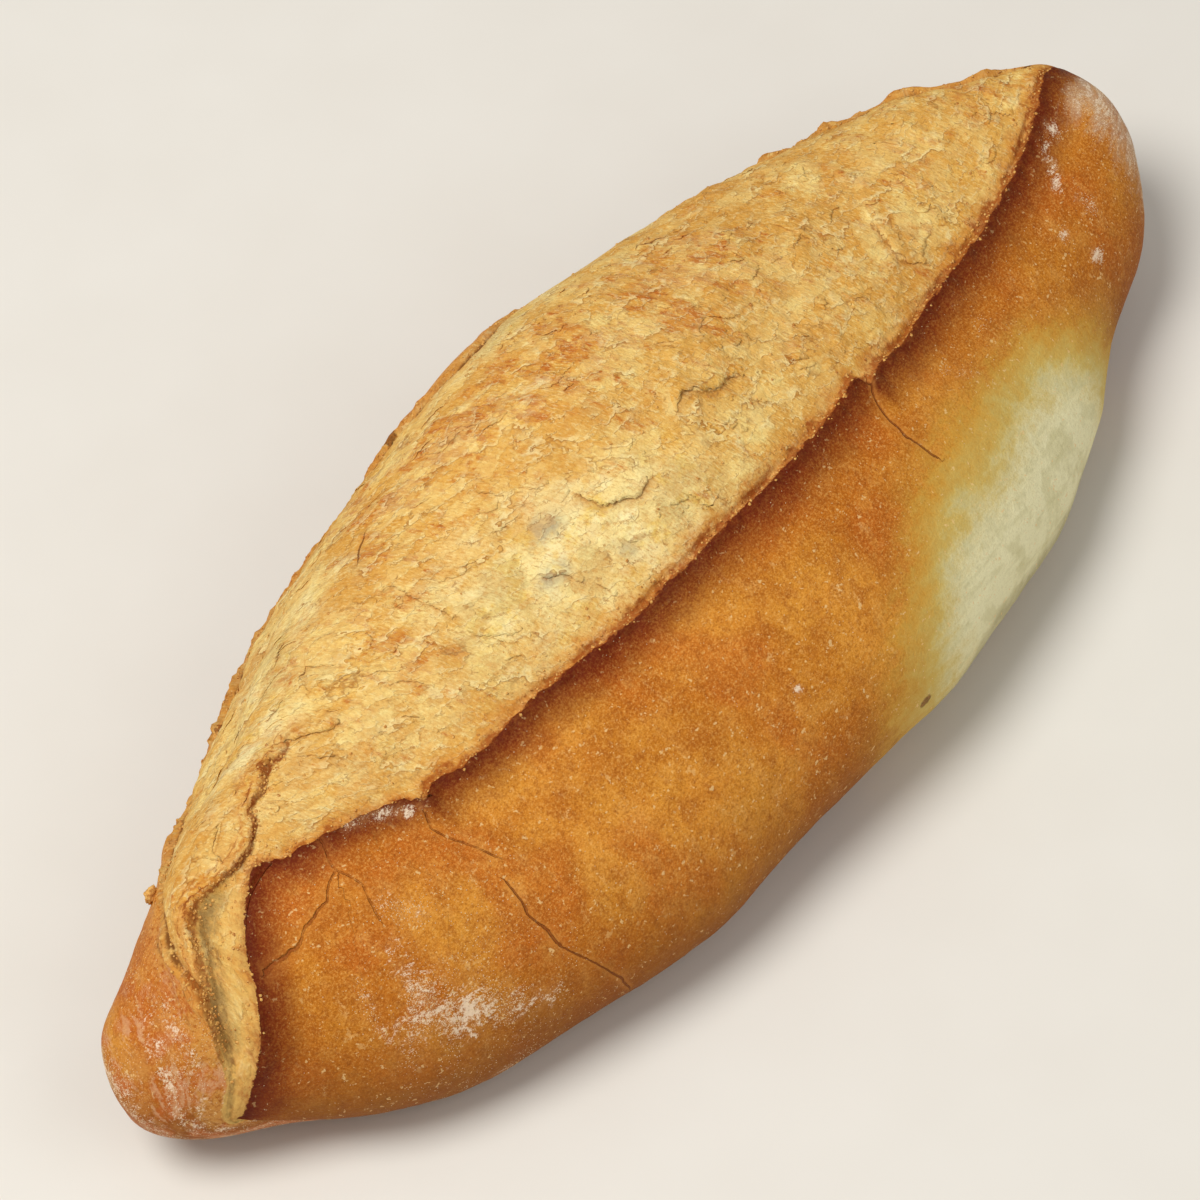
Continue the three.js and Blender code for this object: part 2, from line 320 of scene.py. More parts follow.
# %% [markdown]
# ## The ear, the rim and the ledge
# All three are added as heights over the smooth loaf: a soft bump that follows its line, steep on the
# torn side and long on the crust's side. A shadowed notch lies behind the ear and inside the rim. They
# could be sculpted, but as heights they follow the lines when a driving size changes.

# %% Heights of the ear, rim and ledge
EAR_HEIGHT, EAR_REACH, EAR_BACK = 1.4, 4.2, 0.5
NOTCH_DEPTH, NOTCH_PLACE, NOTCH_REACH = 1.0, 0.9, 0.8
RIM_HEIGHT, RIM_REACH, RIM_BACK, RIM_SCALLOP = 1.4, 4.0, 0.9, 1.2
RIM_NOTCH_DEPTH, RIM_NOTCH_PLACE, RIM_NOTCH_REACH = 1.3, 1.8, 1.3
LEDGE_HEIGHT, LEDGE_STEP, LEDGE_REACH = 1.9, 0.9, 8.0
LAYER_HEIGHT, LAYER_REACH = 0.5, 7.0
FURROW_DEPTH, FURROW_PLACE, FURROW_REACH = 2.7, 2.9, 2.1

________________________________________

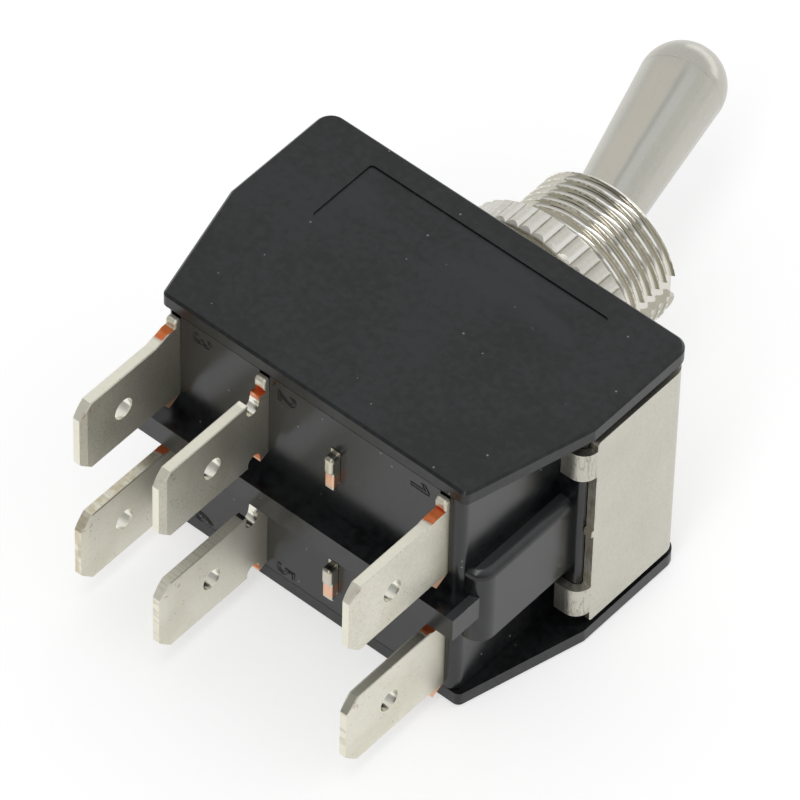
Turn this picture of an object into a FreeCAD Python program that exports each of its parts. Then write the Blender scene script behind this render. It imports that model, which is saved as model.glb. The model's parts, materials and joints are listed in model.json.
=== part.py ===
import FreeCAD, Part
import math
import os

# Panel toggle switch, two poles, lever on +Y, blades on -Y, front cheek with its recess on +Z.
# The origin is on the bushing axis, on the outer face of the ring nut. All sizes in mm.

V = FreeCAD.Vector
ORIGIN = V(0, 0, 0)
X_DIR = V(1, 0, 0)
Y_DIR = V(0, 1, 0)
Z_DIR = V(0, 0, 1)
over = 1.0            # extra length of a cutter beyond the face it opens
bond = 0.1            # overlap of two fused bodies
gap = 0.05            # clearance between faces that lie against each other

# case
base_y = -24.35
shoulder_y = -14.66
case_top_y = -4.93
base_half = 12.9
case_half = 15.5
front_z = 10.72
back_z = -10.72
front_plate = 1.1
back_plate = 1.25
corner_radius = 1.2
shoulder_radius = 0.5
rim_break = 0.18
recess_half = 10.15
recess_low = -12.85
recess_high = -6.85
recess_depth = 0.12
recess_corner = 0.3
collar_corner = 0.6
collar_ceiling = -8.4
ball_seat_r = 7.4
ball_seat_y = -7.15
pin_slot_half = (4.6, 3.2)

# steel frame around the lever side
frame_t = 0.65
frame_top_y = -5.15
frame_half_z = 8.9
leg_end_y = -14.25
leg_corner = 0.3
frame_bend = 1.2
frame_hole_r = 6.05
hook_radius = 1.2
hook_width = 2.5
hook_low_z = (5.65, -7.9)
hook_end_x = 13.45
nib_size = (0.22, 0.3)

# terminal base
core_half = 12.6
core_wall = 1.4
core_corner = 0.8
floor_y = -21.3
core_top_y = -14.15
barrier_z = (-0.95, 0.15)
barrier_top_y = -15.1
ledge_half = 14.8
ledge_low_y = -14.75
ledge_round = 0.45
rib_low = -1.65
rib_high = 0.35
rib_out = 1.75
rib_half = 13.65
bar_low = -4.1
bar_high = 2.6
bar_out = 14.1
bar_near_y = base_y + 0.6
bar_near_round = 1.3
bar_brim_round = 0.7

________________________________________

▸ **PROBLEM STATEMENT**:
In the listing above, find the line containing "Turn this picture" and the line containing "# The origin", then quote both, plus every line between them, exactly as written.

▸ **SOLUTION FOR THIS TASK**:
Turn this picture of an object into a FreeCAD Python program that exports each of its parts. Then write the Blender scene script behind this render. It imports that model, which is saved as model.glb. The model's parts, materials and joints are listed in model.json.
=== part.py ===
import FreeCAD, Part
import math
import os

# Panel toggle switch, two poles, lever on +Y, blades on -Y, front cheek with its recess on +Z.
# The origin is on the bushing axis, on the outer face of the ring nut. All sizes in mm.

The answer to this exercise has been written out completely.